Lower noise, better battery life, as more AI inferencing shifts to the power-efficient NPU.
🟦 Intel: Panther Lake Takes Center Stage + A New Workstation Era #
Intel’s CES focus is overwhelmingly mobile.
💻 Panther Lake: Core Ultra Series 3 Global Debut #
Panther Lake is another major mobile reboot for Intel—this time tied to its new process node.
The key metric isn’t peak performance—it’s power envelope compression:
- Lower idle power enables bigger laptop batteries
- OEMs can ship higher-refresh displays more comfortably
- More designs may keep discrete GPUs without increasing chassis thickness
The AI PC narrative is already saturated—the 2026 goal is everyday usability:
snappiness, low fan noise, and longer standby life.

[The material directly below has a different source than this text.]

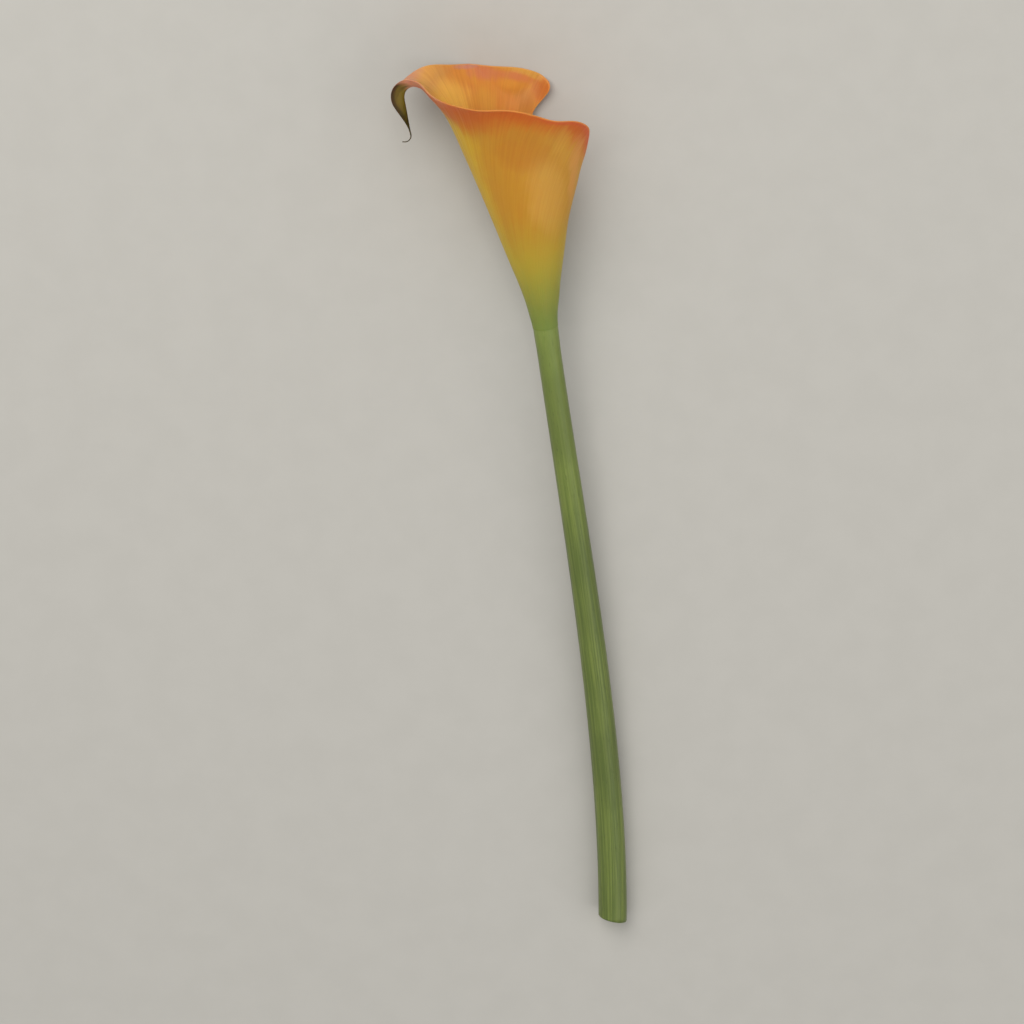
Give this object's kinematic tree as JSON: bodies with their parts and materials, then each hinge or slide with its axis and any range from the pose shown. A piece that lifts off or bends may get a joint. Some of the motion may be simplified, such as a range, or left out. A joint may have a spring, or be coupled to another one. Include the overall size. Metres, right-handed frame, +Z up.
{
  "type": "arum lily flower",
  "caption": "Cut orange arum lily: a funnel-shaped spathe with a curled green tail round a slim spadix, on a long smooth stem, lying down.",
  "frame": {"origin": "on the surface that the flower lies on, under the middle of its box", "axes": "+Z up from that surface, +Y along the flower from the cut end of the stem to the mouth, +X away from the tail"},
  "size_m": [0.1042, 0.3978, 0.0655],
  "materials": {
    "spathe": "satin",
    "spadix": "matte",
    "stem": "satin"
  },
  "bodies": {
    "root": {"spathe": "spathe", "spadix": "spadix", "stem": "stem"}
  },
  "joints": []
}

🖥️ Xeon 6 Workstation: HEDT Reborn #
Intel may officially unveil Xeon 6 Workstation, a single-socket, high-end platform repurposed from server silicon.
Target users:
- Video editors
- VFX/3D renderers
- Science/engineering workloads needing lots of PCIe lanes & memory bandwidth
It fills the gap between mainstream desktops and expensive multi-socket server platforms, echoing the old Core X series but with modern capabilities.
📅 Nova Lake: Roadmap Teaser Only #
Don’t expect products—just a roadmap glimpse roughly one year after Panther Lake.

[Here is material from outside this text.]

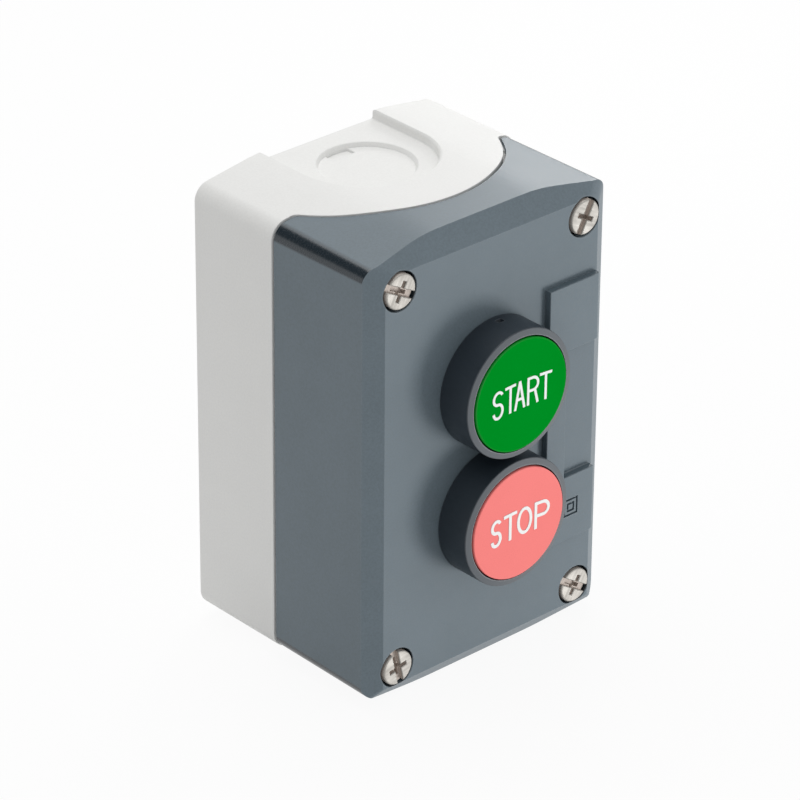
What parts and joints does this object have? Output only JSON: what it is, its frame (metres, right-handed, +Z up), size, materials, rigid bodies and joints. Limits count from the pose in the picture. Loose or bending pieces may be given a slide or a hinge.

For OEMs, this is essential for:
- Inventory planning
- Deciding whether new molds are worth producing
- Timing product rollouts
🟩 NVIDIA: Platforms Over Products + The “Foundry Experience” #
NVIDIA will not host a standalone keynote this year.

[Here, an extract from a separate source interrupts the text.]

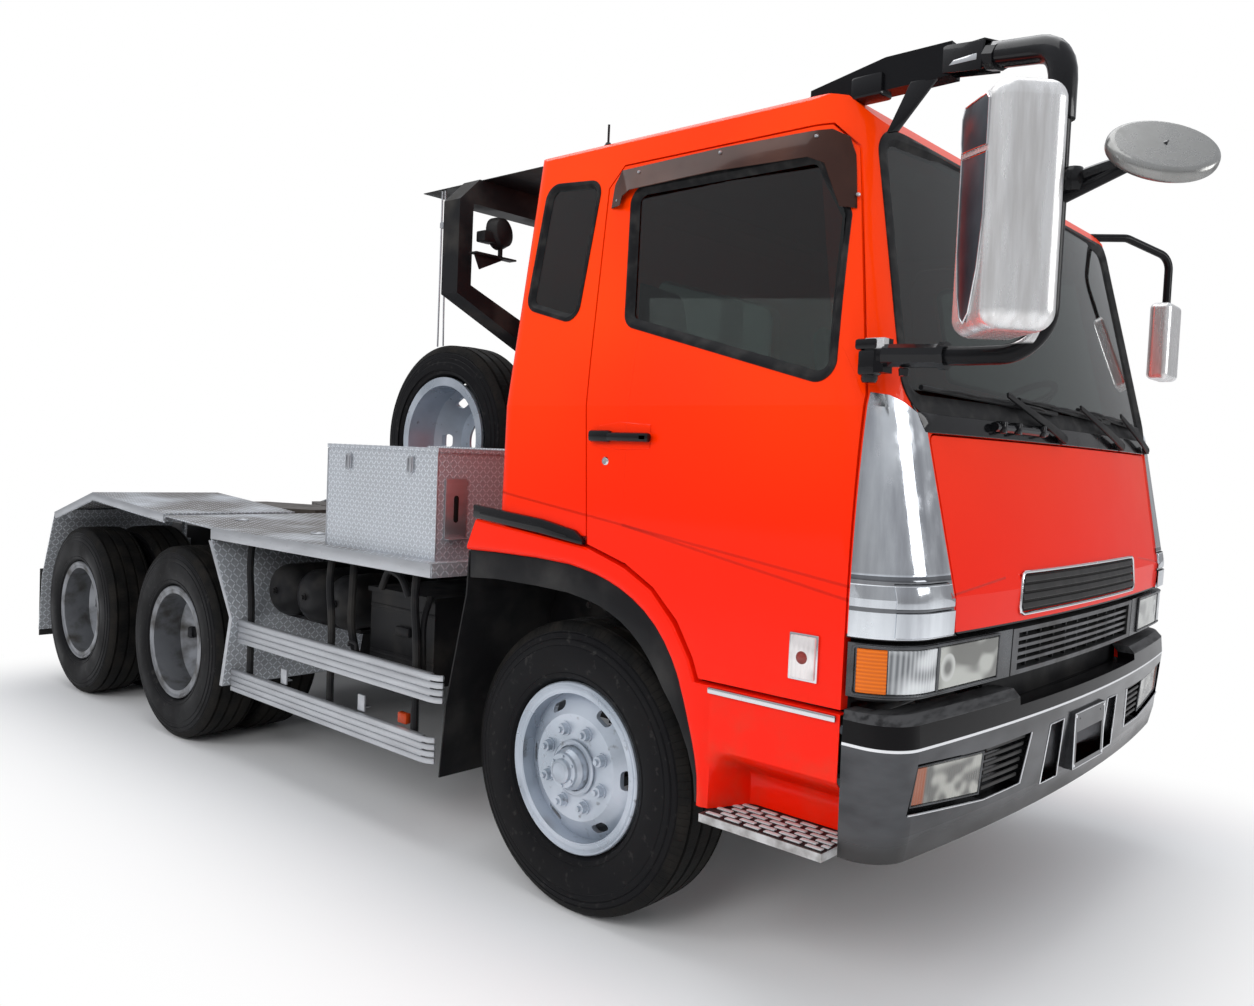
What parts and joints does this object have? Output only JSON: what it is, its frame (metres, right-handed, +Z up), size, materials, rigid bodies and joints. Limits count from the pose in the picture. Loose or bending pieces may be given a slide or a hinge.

Instead, it is the strategic partner for the CES Foundry Experience—an exhibit hall filled with hands-on demos:
- RTX PCs
- Robotics platforms
- Automotive systems
- Embedded AI devices
This signals NVIDIA’s narrative shift from individual GPUs to complete platforms.
🎮 RTX 50 Mobile GPUs: The Star of CES for Consumers #
New gaming laptops featuring RTX 50 Mobile chips will be the major NVIDIA consumer news.
These mobile chips are typically:
- Re-binned silicon beneath data center-grade dies
- Clocked and configured for thin-and-light chassis
- Pushed under the “RTX AI PC” ecosystem narrative
NVIDIA’s real revenue is increasingly in platform licensing and software, not just GPUs.
🚗 Automotive & Robotics #
NVIDIA will show:
- Drive automotive platforms
- Jetson/embedded AI modules
- Demo robotics systems
These are aimed squarely at OEMs—not general consumers—and won’t include new GeForce desktop cards.
Low likelihood at CES:
- RTX 50 SUPER
- Next-gen consumer SoCs (e.g., N1)
Those launches fit better at dedicated GeForce events or GTC.
🧩 Final Outlook: Specialized Silicon for a Fragmented Market #
CES 2026 paints a clear picture:
- AMD bolsters AM5 with Zen 5 refinements, 3D V-Cache updates, and desktop APUs
- Intel reshapes mobile and workstation markets with Panther Lake and Xeon 6
- NVIDIA prioritizes platform ecosystems over one-off GPU launches
The same piece of silicon is now sliced into ever more specialized SKUs—each tailored to a specific price tier, thermal envelope, and product category.
Early 2026 will be one of the most diverse and competitive hardware cycles in years.